EXERCISE MATERIAL:
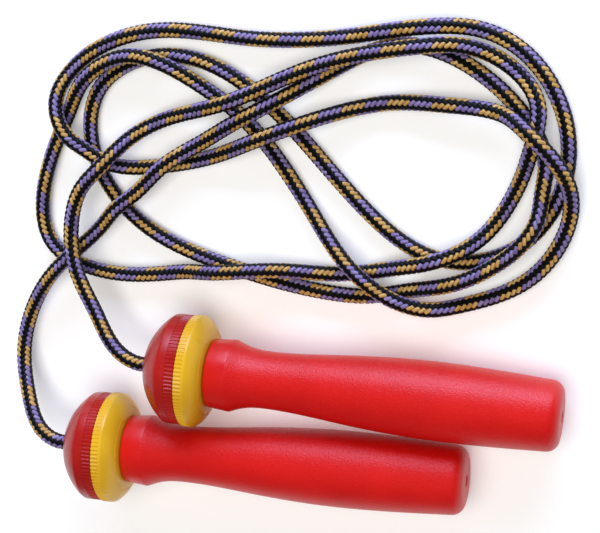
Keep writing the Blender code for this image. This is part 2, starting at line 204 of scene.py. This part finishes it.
studio = {
    "floorSize": 8.0,
    "floorColour": "#F0F0EF",
    "floorGlow": 0.2,
    "skyColour": "#F1F3FA",
    "skyStrength": 0.17,
    # name: place, what it faces, size, watts, colour, shows in reflections
    "lights": {
        "window": ((0.15, 1.4, 0.47), (0, 0.05, 0), (1.2, 0.76), 26, "#C6D5FF", True),
        "ceiling": ((0.1, 0.1, 1.7), (0, 0.05, 0), (1.3, 1.3), 24, "#FFFDF8", False),
    },
}


def makeStudio():
    build = bmesh.new()
    bmesh.ops.create_grid(build, x_segments=1, y_segments=1, size=studio["floorSize"] / 2)
    mesh = bpy.data.meshes.new("floor")
    build.to_mesh(mesh)
    build.free()
    # Matt wall paint, rolled on: it spreads all light evenly. A slight glow of its own lightens the shadows.
    paint = newMaterial("matt white paint", {
        "Base Color": linearColour(studio["floorColour"]), "Roughness": 0.95,
        "Specular IOR Level": 0.2,
        "Emission Color": (1, 1, 1, 1), "Emission Strength": studio["floorGlow"]})[0]
    mesh.materials.append(paint)
    floor = bpy.data.objects.new("floor", mesh)
    bpy.context.scene.collection.objects.link(floor)
    for name, (place, target, size, watts, colour, reflected) in studio["lights"].items():
        light = bpy.data.lights.new(name, "AREA")
        light.shape = "RECTANGLE"
        light.size, light.size_y = size
        light.energy = watts
        light.color = linearColour(colour)[:3]
        obj = bpy.data.objects.new(name, light)
        facing = Vector(target) - Vector(place)
        obj.matrix_world = Matrix.Translation(place) @ facing.to_track_quat("-Z", "Y").to_matrix().to_4x4()
        obj.visible_glossy = reflected
        bpy.context.scene.collection.objects.link(obj)
    world = bpy.data.worlds.new("studio")
    world.use_nodes = True
    sky = world.node_tree.nodes["Background"]
    sky.inputs["Color"].default_value = linearColour(studio["skyColour"])
    sky.inputs["Strength"].default_value = studio["skyStrength"]
    bpy.context.scene.world = world
    bpy.context.scene.view_settings.view_transform = "Standard"


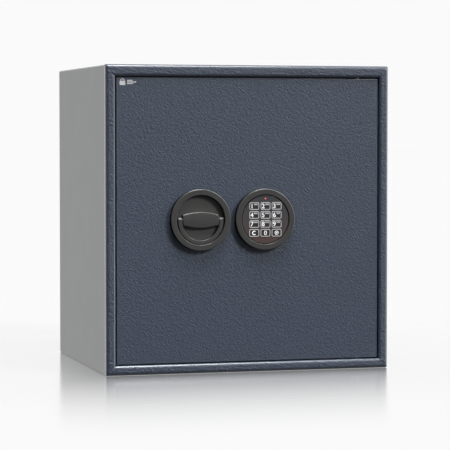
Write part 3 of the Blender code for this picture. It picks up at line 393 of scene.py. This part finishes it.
ALONG = {"X": Vector((1, 0, 0)), "Y": Vector((0, 1, 0)), "Z": Vector((0, 0, 1))}


def prism(solid, outline, low, high, axis="Y"):
    """Add an outline pushed along an axis. Its two coordinates are the other axes, in order."""
    def corner(a, b, along):
        return {"X": (along, a, b), "Y": (a, along, b), "Z": (a, b, along)}[axis]

    base = solid.faces.new([solid.verts.new(corner(a, b, low)) for a, b in outline])
    swept = bmesh.ops.extrude_face_region(solid, geom=[base])
    moved = [item for item in swept["geom"] if isinstance(item, bmesh.types.BMVert)]
    bmesh.ops.translate(solid, vec=ALONG[axis] * (high - low), verts=moved)


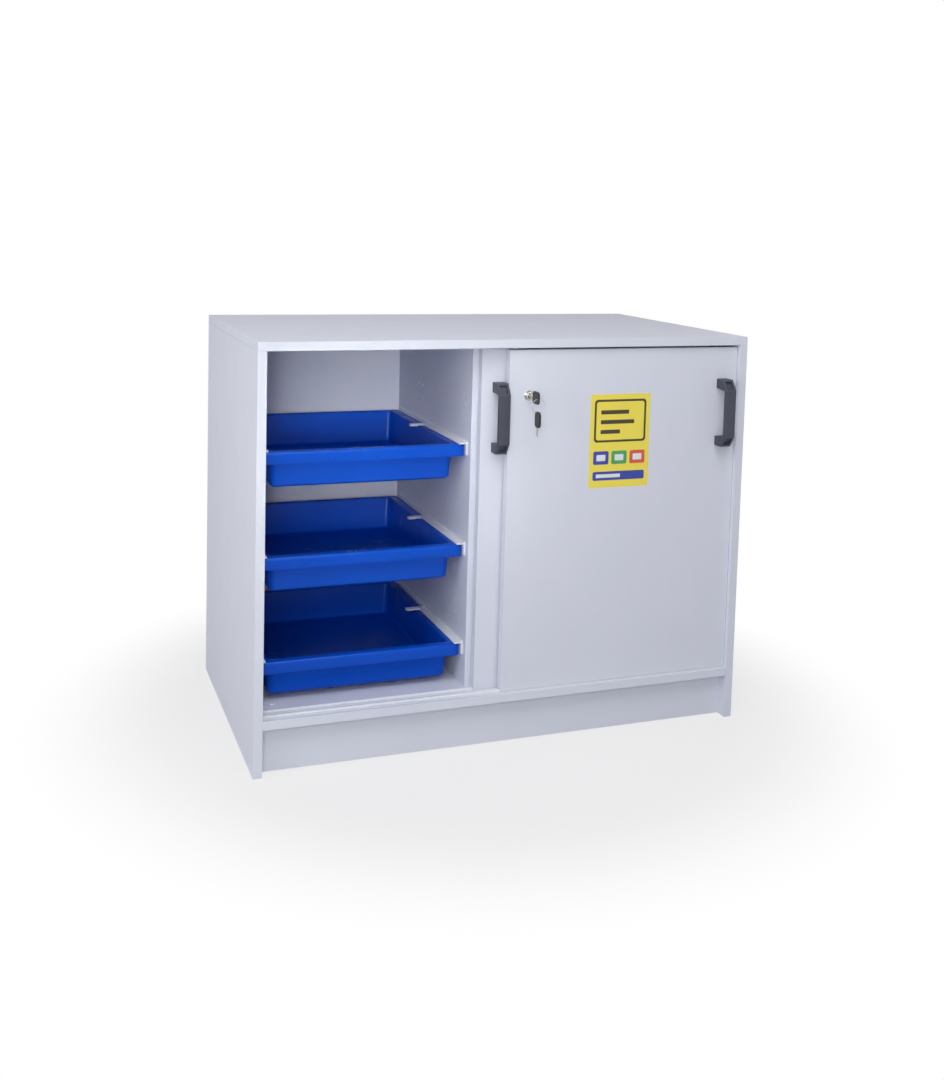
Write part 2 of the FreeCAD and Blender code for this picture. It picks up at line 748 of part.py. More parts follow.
def make_key(label, x, y, z, tilt):
    """A flat key with a moulded head and a cut blade, drawn hanging from its ring hole and then tilted about it."""
    key = new_body(label, x, y, z)
    key.Placement.Rotation = FreeCAD.Rotation(Vector(1, 0, 0), tilt)
    head = new_sketch(key, "YZ_Plane", -1 * d.key_head_thick / 2)
    half = d.key_head_width / 2
    head_end = d.key_hole_inset - d.key_head_length
    outline(head, soft_corners(-1 * half, head_end, 2 * half, d.key_head_length, d.key_corner))
    circle(head, 0, 0, d.key_hole_radius)
    pad(key, head, d.key_head_thick)

    blade = new_sketch(key, "YZ_Plane", -1 * d.key_blade_thick / 2)
    back, front = d.key_blade_width / 2, -1 * d.key_blade_width / 2
    tip = head_end - d.key_blade_length
    pitch = d.key_blade_length / (len(KEY_CUTS) + 1)
    cuts_in_blade = [(front + d.key_tooth, tip)]
    for index, share in enumerate(KEY_CUTS, start=1):
        cuts_in_blade.append((front, tip + pitch * (index - 0.5)))
        cuts_in_blade.append((front + d.key_tooth * share, tip + pitch * index))
    root = head_end + d.key_hole_inset
    outline(blade, [*cuts_in_blade, (front, head_end), (front, root), (back, root), (back, tip + d.key_tooth)])
    pad(key, blade, d.key_blade_thick)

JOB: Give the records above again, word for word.

RESPONSE FOR THIS EXERCISE:
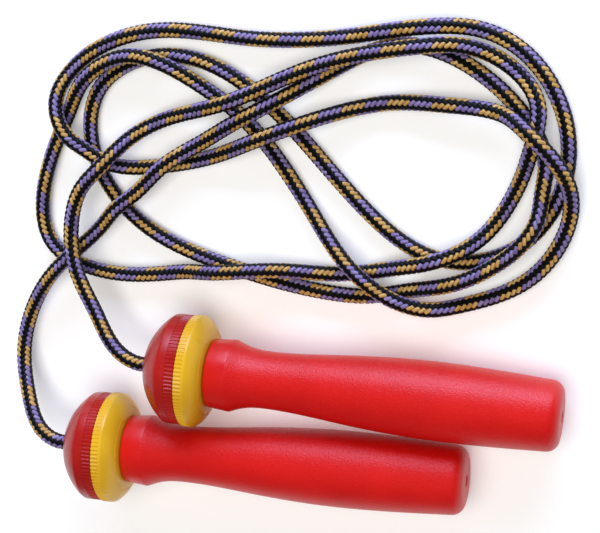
Keep writing the Blender code for this image. This is part 2, starting at line 204 of scene.py. This part finishes it.
studio = {
    "floorSize": 8.0,
    "floorColour": "#F0F0EF",
    "floorGlow": 0.2,
    "skyColour": "#F1F3FA",
    "skyStrength": 0.17,
    # name: place, what it faces, size, watts, colour, shows in reflections
    "lights": {
        "window": ((0.15, 1.4, 0.47), (0, 0.05, 0), (1.2, 0.76), 26, "#C6D5FF", True),
        "ceiling": ((0.1, 0.1, 1.7), (0, 0.05, 0), (1.3, 1.3), 24, "#FFFDF8", False),
    },
}


def makeStudio():
    build = bmesh.new()
    bmesh.ops.create_grid(build, x_segments=1, y_segments=1, size=studio["floorSize"] / 2)
    mesh = bpy.data.meshes.new("floor")
    build.to_mesh(mesh)
    build.free()
    # Matt wall paint, rolled on: it spreads all light evenly. A slight glow of its own lightens the shadows.
    paint = newMaterial("matt white paint", {
        "Base Color": linearColour(studio["floorColour"]), "Roughness": 0.95,
        "Specular IOR Level": 0.2,
        "Emission Color": (1, 1, 1, 1), "Emission Strength": studio["floorGlow"]})[0]
    mesh.materials.append(paint)
    floor = bpy.data.objects.new("floor", mesh)
    bpy.context.scene.collection.objects.link(floor)
    for name, (place, target, size, watts, colour, reflected) in studio["lights"].items():
        light = bpy.data.lights.new(name, "AREA")
        light.shape = "RECTANGLE"
        light.size, light.size_y = size
        light.energy = watts
        light.color = linearColour(colour)[:3]
        obj = bpy.data.objects.new(name, light)
        facing = Vector(target) - Vector(place)
        obj.matrix_world = Matrix.Translation(place) @ facing.to_track_quat("-Z", "Y").to_matrix().to_4x4()
        obj.visible_glossy = reflected
        bpy.context.scene.collection.objects.link(obj)
    world = bpy.data.worlds.new("studio")
    world.use_nodes = True
    sky = world.node_tree.nodes["Background"]
    sky.inputs["Color"].default_value = linearColour(studio["skyColour"])
    sky.inputs["Strength"].default_value = studio["skyStrength"]
    bpy.context.scene.world = world
    bpy.context.scene.view_settings.view_transform = "Standard"


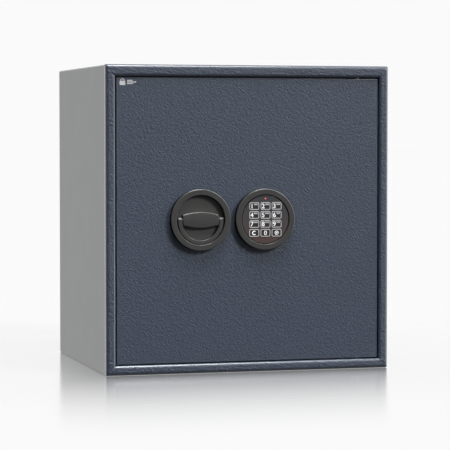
Write part 3 of the Blender code for this picture. It picks up at line 393 of scene.py. This part finishes it.
ALONG = {"X": Vector((1, 0, 0)), "Y": Vector((0, 1, 0)), "Z": Vector((0, 0, 1))}


def prism(solid, outline, low, high, axis="Y"):
    """Add an outline pushed along an axis. Its two coordinates are the other axes, in order."""
    def corner(a, b, along):
        return {"X": (along, a, b), "Y": (a, along, b), "Z": (a, b, along)}[axis]

    base = solid.faces.new([solid.verts.new(corner(a, b, low)) for a, b in outline])
    swept = bmesh.ops.extrude_face_region(solid, geom=[base])
    moved = [item for item in swept["geom"] if isinstance(item, bmesh.types.BMVert)]
    bmesh.ops.translate(solid, vec=ALONG[axis] * (high - low), verts=moved)


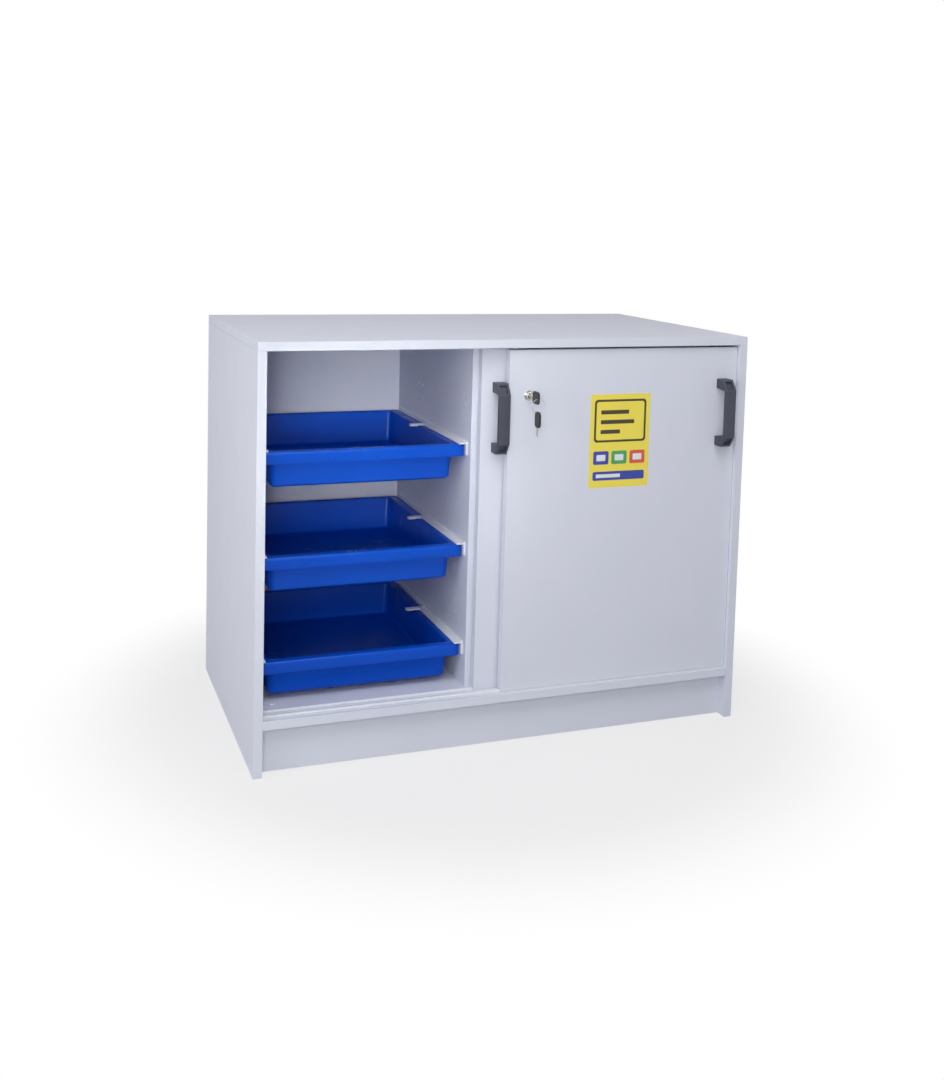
Write part 2 of the FreeCAD and Blender code for this picture. It picks up at line 748 of part.py. More parts follow.
def make_key(label, x, y, z, tilt):
    """A flat key with a moulded head and a cut blade, drawn hanging from its ring hole and then tilted about it."""
    key = new_body(label, x, y, z)
    key.Placement.Rotation = FreeCAD.Rotation(Vector(1, 0, 0), tilt)
    head = new_sketch(key, "YZ_Plane", -1 * d.key_head_thick / 2)
    half = d.key_head_width / 2
    head_end = d.key_hole_inset - d.key_head_length
    outline(head, soft_corners(-1 * half, head_end, 2 * half, d.key_head_length, d.key_corner))
    circle(head, 0, 0, d.key_hole_radius)
    pad(key, head, d.key_head_thick)

    blade = new_sketch(key, "YZ_Plane", -1 * d.key_blade_thick / 2)
    back, front = d.key_blade_width / 2, -1 * d.key_blade_width / 2
    tip = head_end - d.key_blade_length
    pitch = d.key_blade_length / (len(KEY_CUTS) + 1)
    cuts_in_blade = [(front + d.key_tooth, tip)]
    for index, share in enumerate(KEY_CUTS, start=1):
        cuts_in_blade.append((front, tip + pitch * (index - 0.5)))
        cuts_in_blade.append((front + d.key_tooth * share, tip + pitch * index))
    root = head_end + d.key_hole_inset
    outline(blade, [*cuts_in_blade, (front, head_end), (front, root), (back, root), (back, tip + d.key_tooth)])
    pad(key, blade, d.key_blade_thick)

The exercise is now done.